--- Given information ---

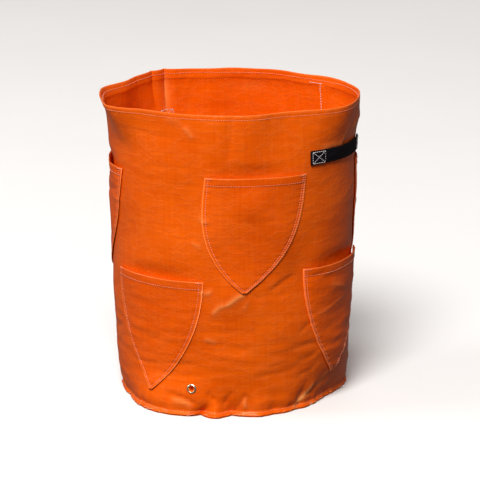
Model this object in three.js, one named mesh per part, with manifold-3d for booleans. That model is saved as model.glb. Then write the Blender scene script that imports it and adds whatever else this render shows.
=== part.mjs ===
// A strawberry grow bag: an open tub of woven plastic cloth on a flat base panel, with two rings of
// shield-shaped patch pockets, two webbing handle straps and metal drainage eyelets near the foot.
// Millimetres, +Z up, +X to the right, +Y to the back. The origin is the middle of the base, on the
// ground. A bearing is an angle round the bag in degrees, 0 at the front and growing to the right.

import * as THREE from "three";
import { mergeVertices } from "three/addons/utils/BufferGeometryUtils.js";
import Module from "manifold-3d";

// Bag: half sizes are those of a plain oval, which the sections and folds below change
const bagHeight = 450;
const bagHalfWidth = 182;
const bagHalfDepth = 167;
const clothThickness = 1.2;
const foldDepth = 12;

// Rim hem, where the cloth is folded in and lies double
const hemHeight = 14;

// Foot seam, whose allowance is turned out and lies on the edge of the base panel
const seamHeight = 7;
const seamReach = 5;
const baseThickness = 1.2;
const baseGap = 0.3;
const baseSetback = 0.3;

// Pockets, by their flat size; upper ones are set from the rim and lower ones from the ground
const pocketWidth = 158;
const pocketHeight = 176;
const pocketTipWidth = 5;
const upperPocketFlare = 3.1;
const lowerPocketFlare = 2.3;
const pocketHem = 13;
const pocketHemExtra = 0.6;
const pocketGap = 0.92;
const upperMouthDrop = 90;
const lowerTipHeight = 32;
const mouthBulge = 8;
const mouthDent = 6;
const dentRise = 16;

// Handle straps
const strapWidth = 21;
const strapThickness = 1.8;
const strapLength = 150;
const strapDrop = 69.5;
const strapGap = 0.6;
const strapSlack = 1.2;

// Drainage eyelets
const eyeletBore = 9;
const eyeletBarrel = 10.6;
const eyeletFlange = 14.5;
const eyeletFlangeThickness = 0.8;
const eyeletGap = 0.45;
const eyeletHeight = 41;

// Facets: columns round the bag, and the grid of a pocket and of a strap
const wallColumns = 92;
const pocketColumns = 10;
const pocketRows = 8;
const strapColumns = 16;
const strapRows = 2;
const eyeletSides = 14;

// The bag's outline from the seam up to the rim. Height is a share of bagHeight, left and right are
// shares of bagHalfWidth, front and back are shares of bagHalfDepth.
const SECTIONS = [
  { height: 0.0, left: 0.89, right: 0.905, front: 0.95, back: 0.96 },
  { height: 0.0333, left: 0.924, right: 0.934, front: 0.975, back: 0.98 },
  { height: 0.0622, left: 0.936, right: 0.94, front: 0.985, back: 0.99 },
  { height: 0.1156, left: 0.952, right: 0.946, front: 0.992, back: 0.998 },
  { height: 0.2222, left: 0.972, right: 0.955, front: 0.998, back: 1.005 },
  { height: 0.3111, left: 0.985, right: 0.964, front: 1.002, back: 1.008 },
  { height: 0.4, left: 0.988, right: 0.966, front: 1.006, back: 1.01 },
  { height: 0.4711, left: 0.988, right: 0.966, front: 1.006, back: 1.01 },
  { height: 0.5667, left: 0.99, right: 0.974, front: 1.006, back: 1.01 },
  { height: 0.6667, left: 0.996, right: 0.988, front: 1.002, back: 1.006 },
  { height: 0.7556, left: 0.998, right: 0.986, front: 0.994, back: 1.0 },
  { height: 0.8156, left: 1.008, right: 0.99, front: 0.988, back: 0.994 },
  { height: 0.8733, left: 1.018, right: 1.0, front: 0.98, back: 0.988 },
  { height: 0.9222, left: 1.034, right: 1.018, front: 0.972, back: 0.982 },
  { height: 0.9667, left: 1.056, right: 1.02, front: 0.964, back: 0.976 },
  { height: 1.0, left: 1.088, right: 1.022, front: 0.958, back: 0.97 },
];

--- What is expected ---
Set out the complete listing exactly as shown.

--- Problem solution ---
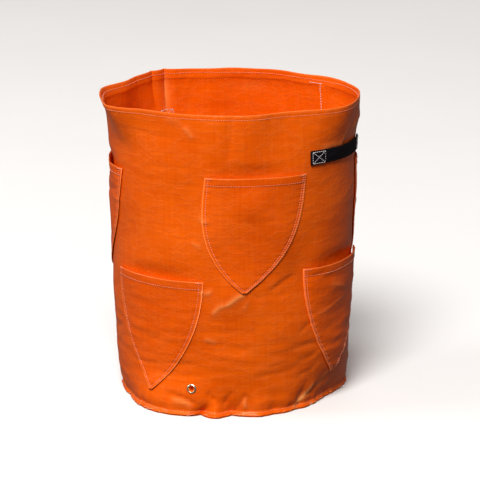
Model this object in three.js, one named mesh per part, with manifold-3d for booleans. That model is saved as model.glb. Then write the Blender scene script that imports it and adds whatever else this render shows.
=== part.mjs ===
// A strawberry grow bag: an open tub of woven plastic cloth on a flat base panel, with two rings of
// shield-shaped patch pockets, two webbing handle straps and metal drainage eyelets near the foot.
// Millimetres, +Z up, +X to the right, +Y to the back. The origin is the middle of the base, on the
// ground. A bearing is an angle round the bag in degrees, 0 at the front and growing to the right.

import * as THREE from "three";
import { mergeVertices } from "three/addons/utils/BufferGeometryUtils.js";
import Module from "manifold-3d";

// Bag: half sizes are those of a plain oval, which the sections and folds below change
const bagHeight = 450;
const bagHalfWidth = 182;
const bagHalfDepth = 167;
const clothThickness = 1.2;
const foldDepth = 12;

// Rim hem, where the cloth is folded in and lies double
const hemHeight = 14;

// Foot seam, whose allowance is turned out and lies on the edge of the base panel
const seamHeight = 7;
const seamReach = 5;
const baseThickness = 1.2;
const baseGap = 0.3;
const baseSetback = 0.3;

// Pockets, by their flat size; upper ones are set from the rim and lower ones from the ground
const pocketWidth = 158;
const pocketHeight = 176;
const pocketTipWidth = 5;
const upperPocketFlare = 3.1;
const lowerPocketFlare = 2.3;
const pocketHem = 13;
const pocketHemExtra = 0.6;
const pocketGap = 0.92;
const upperMouthDrop = 90;
const lowerTipHeight = 32;
const mouthBulge = 8;
const mouthDent = 6;
const dentRise = 16;

// Handle straps
const strapWidth = 21;
const strapThickness = 1.8;
const strapLength = 150;
const strapDrop = 69.5;
const strapGap = 0.6;
const strapSlack = 1.2;

// Drainage eyelets
const eyeletBore = 9;
const eyeletBarrel = 10.6;
const eyeletFlange = 14.5;
const eyeletFlangeThickness = 0.8;
const eyeletGap = 0.45;
const eyeletHeight = 41;

// Facets: columns round the bag, and the grid of a pocket and of a strap
const wallColumns = 92;
const pocketColumns = 10;
const pocketRows = 8;
const strapColumns = 16;
const strapRows = 2;
const eyeletSides = 14;

// The bag's outline from the seam up to the rim. Height is a share of bagHeight, left and right are
// shares of bagHalfWidth, front and back are shares of bagHalfDepth.
const SECTIONS = [
  { height: 0.0, left: 0.89, right: 0.905, front: 0.95, back: 0.96 },
  { height: 0.0333, left: 0.924, right: 0.934, front: 0.975, back: 0.98 },
  { height: 0.0622, left: 0.936, right: 0.94, front: 0.985, back: 0.99 },
  { height: 0.1156, left: 0.952, right: 0.946, front: 0.992, back: 0.998 },
  { height: 0.2222, left: 0.972, right: 0.955, front: 0.998, back: 1.005 },
  { height: 0.3111, left: 0.985, right: 0.964, front: 1.002, back: 1.008 },
  { height: 0.4, left: 0.988, right: 0.966, front: 1.006, back: 1.01 },
  { height: 0.4711, left: 0.988, right: 0.966, front: 1.006, back: 1.01 },
  { height: 0.5667, left: 0.99, right: 0.974, front: 1.006, back: 1.01 },
  { height: 0.6667, left: 0.996, right: 0.988, front: 1.002, back: 1.006 },
  { height: 0.7556, left: 0.998, right: 0.986, front: 0.994, back: 1.0 },
  { height: 0.8156, left: 1.008, right: 0.99, front: 0.988, back: 0.994 },
  { height: 0.8733, left: 1.018, right: 1.0, front: 0.98, back: 0.988 },
  { height: 0.9222, left: 1.034, right: 1.018, front: 0.972, back: 0.982 },
  { height: 0.9667, left: 1.056, right: 1.02, front: 0.964, back: 0.976 },
  { height: 1.0, left: 1.088, right: 1.022, front: 0.958, back: 0.97 },
];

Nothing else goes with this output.